======== Dataset excerpt

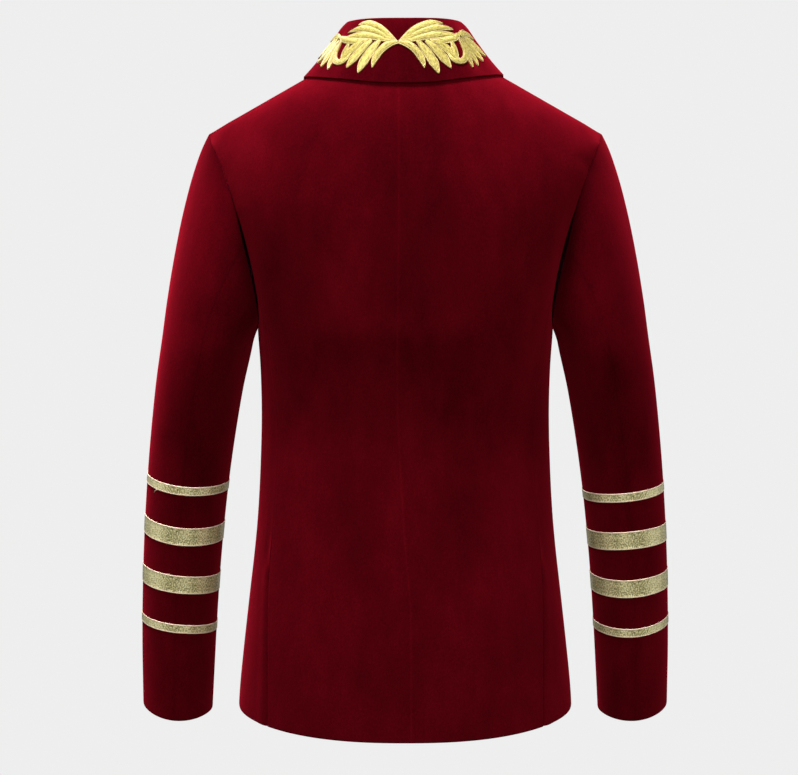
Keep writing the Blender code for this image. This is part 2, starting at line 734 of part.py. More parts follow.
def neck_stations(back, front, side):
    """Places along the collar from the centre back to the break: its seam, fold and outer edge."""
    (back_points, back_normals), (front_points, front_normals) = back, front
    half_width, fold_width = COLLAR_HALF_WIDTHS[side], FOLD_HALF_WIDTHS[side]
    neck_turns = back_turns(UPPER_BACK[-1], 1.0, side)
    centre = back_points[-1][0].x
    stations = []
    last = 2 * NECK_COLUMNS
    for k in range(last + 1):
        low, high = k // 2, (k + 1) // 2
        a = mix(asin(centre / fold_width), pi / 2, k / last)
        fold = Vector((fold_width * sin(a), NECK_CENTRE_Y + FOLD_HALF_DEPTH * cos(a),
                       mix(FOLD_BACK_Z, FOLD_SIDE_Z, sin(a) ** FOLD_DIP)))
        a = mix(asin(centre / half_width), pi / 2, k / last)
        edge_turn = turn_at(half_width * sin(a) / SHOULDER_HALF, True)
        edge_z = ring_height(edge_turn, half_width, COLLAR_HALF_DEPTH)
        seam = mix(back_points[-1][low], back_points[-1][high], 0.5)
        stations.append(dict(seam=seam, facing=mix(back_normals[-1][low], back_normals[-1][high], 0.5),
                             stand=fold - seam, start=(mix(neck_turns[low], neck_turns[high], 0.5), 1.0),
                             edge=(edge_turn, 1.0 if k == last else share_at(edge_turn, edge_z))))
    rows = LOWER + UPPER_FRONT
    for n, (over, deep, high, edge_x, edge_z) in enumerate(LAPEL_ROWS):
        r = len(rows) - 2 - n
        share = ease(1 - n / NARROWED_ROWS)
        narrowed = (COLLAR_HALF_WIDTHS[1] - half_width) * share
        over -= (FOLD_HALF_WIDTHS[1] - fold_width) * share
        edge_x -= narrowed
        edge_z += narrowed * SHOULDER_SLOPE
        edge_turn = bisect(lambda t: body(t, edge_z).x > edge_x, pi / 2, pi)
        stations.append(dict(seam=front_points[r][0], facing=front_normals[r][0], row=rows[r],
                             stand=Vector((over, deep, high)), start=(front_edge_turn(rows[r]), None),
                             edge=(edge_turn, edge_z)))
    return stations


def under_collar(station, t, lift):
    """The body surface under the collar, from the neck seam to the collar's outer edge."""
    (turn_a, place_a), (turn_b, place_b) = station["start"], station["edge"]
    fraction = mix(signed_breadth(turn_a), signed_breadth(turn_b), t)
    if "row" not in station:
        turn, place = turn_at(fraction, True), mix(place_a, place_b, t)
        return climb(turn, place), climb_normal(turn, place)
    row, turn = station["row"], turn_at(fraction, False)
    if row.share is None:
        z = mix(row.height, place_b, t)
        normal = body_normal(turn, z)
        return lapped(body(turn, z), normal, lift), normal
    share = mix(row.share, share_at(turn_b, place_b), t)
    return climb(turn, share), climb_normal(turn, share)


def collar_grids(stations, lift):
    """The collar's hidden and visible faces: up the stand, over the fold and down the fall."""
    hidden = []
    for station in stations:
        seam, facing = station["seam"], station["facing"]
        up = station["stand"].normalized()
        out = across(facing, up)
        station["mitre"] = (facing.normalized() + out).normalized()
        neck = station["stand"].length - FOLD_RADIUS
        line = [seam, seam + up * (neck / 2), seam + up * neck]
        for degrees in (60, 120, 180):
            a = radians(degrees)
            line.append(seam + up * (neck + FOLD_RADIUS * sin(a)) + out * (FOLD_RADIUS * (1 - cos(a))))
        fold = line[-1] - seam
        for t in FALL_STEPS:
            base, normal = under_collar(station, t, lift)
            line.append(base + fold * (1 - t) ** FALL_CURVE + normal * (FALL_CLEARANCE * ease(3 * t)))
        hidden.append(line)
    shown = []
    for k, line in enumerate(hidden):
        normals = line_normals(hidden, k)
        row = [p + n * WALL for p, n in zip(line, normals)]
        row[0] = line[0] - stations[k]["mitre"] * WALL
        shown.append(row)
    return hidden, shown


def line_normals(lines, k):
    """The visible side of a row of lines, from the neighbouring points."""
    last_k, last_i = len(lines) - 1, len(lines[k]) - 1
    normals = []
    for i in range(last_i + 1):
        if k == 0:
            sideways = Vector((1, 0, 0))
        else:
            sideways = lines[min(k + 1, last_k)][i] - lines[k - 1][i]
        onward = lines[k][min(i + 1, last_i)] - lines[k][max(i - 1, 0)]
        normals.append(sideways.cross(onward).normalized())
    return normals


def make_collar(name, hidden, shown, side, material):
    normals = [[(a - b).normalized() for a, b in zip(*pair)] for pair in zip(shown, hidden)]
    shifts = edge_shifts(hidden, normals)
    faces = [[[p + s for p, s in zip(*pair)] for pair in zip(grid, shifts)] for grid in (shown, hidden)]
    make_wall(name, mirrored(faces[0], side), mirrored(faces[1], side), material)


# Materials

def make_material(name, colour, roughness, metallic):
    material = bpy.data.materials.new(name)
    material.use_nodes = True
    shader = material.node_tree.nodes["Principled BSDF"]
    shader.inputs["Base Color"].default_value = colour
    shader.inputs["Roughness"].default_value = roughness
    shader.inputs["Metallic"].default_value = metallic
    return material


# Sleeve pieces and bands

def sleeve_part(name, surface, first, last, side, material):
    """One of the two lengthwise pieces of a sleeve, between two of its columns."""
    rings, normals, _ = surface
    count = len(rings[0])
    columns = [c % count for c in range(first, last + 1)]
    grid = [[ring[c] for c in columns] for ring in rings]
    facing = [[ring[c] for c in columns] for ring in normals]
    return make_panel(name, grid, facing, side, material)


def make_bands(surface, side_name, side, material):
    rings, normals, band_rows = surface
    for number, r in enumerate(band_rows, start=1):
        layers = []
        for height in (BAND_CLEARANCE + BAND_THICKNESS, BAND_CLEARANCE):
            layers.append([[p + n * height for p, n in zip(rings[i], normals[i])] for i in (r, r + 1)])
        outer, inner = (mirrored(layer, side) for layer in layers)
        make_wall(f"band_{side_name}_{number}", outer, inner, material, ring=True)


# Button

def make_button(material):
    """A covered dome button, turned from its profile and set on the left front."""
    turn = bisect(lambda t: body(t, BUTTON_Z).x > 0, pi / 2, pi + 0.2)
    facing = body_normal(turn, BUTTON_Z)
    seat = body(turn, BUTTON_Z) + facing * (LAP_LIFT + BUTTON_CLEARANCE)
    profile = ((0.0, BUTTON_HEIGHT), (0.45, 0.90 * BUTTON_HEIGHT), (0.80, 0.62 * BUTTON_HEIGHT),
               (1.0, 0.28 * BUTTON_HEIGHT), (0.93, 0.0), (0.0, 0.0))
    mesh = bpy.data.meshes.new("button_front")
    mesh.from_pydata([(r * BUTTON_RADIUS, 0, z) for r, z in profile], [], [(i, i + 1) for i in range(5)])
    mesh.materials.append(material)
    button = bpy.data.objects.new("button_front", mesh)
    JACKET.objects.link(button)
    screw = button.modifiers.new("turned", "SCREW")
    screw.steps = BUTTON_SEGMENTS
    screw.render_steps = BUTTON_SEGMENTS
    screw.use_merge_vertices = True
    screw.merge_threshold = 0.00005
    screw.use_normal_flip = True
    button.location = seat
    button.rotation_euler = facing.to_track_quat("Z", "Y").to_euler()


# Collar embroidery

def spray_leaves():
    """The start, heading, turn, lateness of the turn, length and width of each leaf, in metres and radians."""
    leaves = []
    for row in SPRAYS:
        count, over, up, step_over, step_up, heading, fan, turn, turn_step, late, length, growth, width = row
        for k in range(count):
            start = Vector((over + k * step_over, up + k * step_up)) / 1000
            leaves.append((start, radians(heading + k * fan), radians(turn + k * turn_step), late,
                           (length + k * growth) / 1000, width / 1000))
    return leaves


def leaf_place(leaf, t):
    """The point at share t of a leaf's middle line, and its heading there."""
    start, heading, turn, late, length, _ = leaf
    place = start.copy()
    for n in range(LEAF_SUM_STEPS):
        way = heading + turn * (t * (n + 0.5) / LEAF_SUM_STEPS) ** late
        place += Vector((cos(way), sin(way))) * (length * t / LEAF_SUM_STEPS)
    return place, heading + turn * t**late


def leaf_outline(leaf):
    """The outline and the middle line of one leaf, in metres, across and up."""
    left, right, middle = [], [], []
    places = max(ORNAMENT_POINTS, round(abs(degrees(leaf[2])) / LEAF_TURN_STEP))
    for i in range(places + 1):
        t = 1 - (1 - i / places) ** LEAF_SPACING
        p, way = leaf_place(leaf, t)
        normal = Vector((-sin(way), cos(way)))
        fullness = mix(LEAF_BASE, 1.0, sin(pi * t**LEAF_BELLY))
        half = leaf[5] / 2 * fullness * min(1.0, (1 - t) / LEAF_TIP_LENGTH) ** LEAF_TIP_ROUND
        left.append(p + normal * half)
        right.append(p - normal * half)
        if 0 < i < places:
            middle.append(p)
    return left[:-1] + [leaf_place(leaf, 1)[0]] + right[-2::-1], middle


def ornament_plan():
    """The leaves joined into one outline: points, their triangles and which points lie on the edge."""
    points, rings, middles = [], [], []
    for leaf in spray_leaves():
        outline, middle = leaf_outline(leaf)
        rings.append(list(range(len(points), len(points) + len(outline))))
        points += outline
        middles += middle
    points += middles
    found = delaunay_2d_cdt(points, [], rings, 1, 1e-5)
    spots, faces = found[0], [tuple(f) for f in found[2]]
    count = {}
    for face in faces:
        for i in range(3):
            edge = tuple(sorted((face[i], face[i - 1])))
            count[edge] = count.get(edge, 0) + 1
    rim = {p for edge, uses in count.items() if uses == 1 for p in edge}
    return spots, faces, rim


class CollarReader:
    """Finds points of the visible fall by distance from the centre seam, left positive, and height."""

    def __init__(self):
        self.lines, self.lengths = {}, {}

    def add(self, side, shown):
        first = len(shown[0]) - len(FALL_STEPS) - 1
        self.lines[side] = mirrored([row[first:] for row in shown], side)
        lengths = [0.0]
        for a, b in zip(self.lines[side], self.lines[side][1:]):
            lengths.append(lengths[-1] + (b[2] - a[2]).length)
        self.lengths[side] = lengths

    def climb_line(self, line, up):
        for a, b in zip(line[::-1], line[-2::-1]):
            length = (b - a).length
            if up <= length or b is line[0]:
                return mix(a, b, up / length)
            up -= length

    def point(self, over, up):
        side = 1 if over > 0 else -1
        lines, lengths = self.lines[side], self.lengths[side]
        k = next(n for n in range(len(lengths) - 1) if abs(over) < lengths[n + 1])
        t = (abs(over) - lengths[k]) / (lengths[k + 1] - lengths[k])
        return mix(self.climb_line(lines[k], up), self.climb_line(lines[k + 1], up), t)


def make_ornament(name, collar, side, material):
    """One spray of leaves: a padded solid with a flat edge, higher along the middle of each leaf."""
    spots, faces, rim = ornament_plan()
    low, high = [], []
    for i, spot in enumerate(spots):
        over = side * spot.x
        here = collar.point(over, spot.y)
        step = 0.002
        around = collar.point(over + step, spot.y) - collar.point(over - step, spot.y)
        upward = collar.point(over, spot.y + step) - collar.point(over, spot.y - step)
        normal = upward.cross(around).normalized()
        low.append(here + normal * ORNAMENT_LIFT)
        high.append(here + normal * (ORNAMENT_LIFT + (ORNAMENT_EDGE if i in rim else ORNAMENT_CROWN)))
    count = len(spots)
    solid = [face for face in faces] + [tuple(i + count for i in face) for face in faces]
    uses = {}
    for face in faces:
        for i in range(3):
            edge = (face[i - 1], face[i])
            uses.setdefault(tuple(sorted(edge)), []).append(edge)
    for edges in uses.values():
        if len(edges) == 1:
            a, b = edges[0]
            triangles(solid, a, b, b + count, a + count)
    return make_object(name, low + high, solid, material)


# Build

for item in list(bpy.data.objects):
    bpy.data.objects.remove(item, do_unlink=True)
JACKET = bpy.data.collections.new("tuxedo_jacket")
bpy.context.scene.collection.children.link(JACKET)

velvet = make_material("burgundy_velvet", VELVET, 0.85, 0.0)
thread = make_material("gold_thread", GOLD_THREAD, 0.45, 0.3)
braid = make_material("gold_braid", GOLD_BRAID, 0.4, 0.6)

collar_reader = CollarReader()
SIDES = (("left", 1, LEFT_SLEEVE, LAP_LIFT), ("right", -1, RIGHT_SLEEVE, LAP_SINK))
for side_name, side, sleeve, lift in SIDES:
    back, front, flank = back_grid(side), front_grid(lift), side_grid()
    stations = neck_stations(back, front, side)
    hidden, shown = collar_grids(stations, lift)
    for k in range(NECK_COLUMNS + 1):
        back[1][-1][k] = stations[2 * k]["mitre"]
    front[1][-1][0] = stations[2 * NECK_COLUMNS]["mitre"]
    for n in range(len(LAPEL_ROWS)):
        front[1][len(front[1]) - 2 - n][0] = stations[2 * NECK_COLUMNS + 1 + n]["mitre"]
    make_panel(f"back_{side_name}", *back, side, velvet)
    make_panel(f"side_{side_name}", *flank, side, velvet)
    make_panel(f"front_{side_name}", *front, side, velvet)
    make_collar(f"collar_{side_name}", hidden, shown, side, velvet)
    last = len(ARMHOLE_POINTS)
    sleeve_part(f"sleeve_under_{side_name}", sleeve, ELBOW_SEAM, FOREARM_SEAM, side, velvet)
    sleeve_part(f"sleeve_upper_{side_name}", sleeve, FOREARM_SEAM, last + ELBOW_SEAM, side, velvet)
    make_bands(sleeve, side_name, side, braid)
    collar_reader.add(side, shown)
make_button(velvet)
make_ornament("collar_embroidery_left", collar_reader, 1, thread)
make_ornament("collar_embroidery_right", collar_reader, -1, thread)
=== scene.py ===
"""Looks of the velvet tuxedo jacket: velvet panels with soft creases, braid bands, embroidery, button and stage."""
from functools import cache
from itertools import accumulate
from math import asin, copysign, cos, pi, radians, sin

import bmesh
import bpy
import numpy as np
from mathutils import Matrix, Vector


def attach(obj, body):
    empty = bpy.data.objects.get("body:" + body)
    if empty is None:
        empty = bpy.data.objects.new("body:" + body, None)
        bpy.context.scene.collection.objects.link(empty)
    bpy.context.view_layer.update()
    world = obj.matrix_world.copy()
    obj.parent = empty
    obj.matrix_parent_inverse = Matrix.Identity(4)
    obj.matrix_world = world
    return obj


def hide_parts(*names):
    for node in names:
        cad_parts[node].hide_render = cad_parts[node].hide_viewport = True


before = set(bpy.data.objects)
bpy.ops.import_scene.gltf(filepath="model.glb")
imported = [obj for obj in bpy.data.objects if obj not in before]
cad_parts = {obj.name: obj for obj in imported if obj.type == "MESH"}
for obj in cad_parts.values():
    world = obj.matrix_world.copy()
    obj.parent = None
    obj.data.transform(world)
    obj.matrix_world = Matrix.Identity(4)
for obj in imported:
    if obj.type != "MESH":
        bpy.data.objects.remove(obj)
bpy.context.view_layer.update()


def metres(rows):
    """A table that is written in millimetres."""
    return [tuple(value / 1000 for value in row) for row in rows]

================

Given request
Extract only the lines from the line with "collar_reader = CollarReader()" through the line with "before = set(bpy.data.objects)", keeping both end lines exactly as they are.

Solution below
collar_reader = CollarReader()
SIDES = (("left", 1, LEFT_SLEEVE, LAP_LIFT), ("right", -1, RIGHT_SLEEVE, LAP_SINK))
for side_name, side, sleeve, lift in SIDES:
    back, front, flank = back_grid(side), front_grid(lift), side_grid()
    stations = neck_stations(back, front, side)
    hidden, shown = collar_grids(stations, lift)
    for k in range(NECK_COLUMNS + 1):
        back[1][-1][k] = stations[2 * k]["mitre"]
    front[1][-1][0] = stations[2 * NECK_COLUMNS]["mitre"]
    for n in range(len(LAPEL_ROWS)):
        front[1][len(front[1]) - 2 - n][0] = stations[2 * NECK_COLUMNS + 1 + n]["mitre"]
    make_panel(f"back_{side_name}", *back, side, velvet)
    make_panel(f"side_{side_name}", *flank, side, velvet)
    make_panel(f"front_{side_name}", *front, side, velvet)
    make_collar(f"collar_{side_name}", hidden, shown, side, velvet)
    last = len(ARMHOLE_POINTS)
    sleeve_part(f"sleeve_under_{side_name}", sleeve, ELBOW_SEAM, FOREARM_SEAM, side, velvet)
    sleeve_part(f"sleeve_upper_{side_name}", sleeve, FOREARM_SEAM, last + ELBOW_SEAM, side, velvet)
    make_bands(sleeve, side_name, side, braid)
    collar_reader.add(side, shown)
make_button(velvet)
make_ornament("collar_embroidery_left", collar_reader, 1, thread)
make_ornament("collar_embroidery_right", collar_reader, -1, thread)
=== scene.py ===
"""Looks of the velvet tuxedo jacket: velvet panels with soft creases, braid bands, embroidery, button and stage."""
from functools import cache
from itertools import accumulate
from math import asin, copysign, cos, pi, radians, sin

import bmesh
import bpy
import numpy as np
from mathutils import Matrix, Vector


def attach(obj, body):
    empty = bpy.data.objects.get("body:" + body)
    if empty is None:
        empty = bpy.data.objects.new("body:" + body, None)
        bpy.context.scene.collection.objects.link(empty)
    bpy.context.view_layer.update()
    world = obj.matrix_world.copy()
    obj.parent = empty
    obj.matrix_parent_inverse = Matrix.Identity(4)
    obj.matrix_world = world
    return obj


def hide_parts(*names):
    for node in names:
        cad_parts[node].hide_render = cad_parts[node].hide_viewport = True


before = set(bpy.data.objects)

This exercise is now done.